The way in which work is designed — from the physical lay-out of the individual workplace through to the way in which the enterprise is ‘articulated’ with its environment, notably its suppliers and customers — is a significant source of productivity development. And, on the other hand, the quality of work organisation is influenced by a number of factors, one of which is productivity development. Particularly as, over the past few years, the rate of economic growth has declined, competition between enterprises has intensified and the pace of economic structural change has quickened, the quality of work organisation has become more important as a factor influencing productivity development. In this respect, new forms of employment, such as part-time work, project and tele-working, virtual and mobile work play as important a role as forms of work in which the workforce has more freedom of initiative, enhanced skills and greater responsibility for their collective work (such as team-working, one-off projects and working time arrangements). The exponential growth of applications information and communication technology has enabled cooperation between people on distance through virtual teams, in cyberspace: a worker is able to work independent of place and time and communicate with colleagues and customers. There are four forms of virtual work: Mobile work; Virtual teams; Shared services, and Virtual networks, of which mobile work is the most popular. Virtual work can increase productivity but research has shown that mobile work for instance may lead to increasing work load and hence work stress.

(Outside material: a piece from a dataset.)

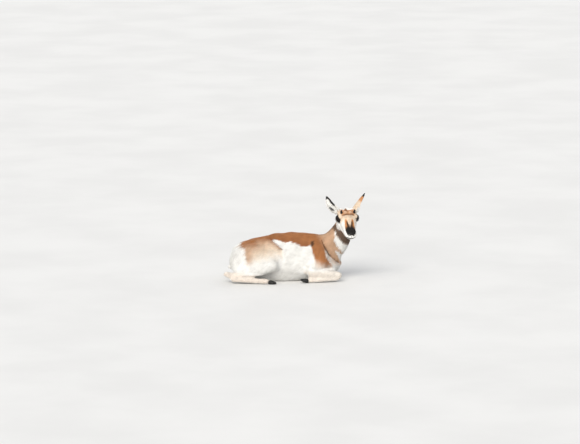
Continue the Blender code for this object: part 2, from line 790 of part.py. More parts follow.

Thus not all changes have been for the better: not only work intensification may occur because of innovation but also de-skilling has continued to occur as new products and processes replace those existing. Enterprises have reduced their hierarchical levels, decentralised responsibility (‘empowered’ their workforces) and sought greater flexibility in their organisation. These and other change processes have been driven forward by a range of organisational design and management approaches. These include programmes for improving the linkages between living and working conditions — family life is clearly a ‘productivity factor’ for mothers, but also for a growing number of fathers — as well as a variety of management philosophies such as socio-technical systems design, lean production, the learning organisation, just-in-time management, business process re-engineering, and total quality management.

Moreover, the skills’ demands on the workforce have increased. It is not just that new skills have to be learned, but also that old skills have in some cases to be renewed and, in others, to be unlearned. The productivity challenge is to ensure that the greatest possible proportion of the existing workforce is willing and able, to continuously upgrade its individual and collective skills. And this can only be achieved by a judicious blend of learning off-the-job and on-the-job. To promote such synergy, work must be designed in such a way that it is conducive to the application of the more theoretical off-the-job training. Thus does ‘the quality of work organisation’ depend on both structures (the actual shape of the organisation) and processes (the changing skills — both collective and individual — which people actually use to satisfy their customer). The important contribution of workers in innovating and developing the work organisation and organisational learning is increasingly recognised. Effective communication channels can identify early problems in work design and more genuinely empower workers to take on more responsibilities as work becomes more decentralised.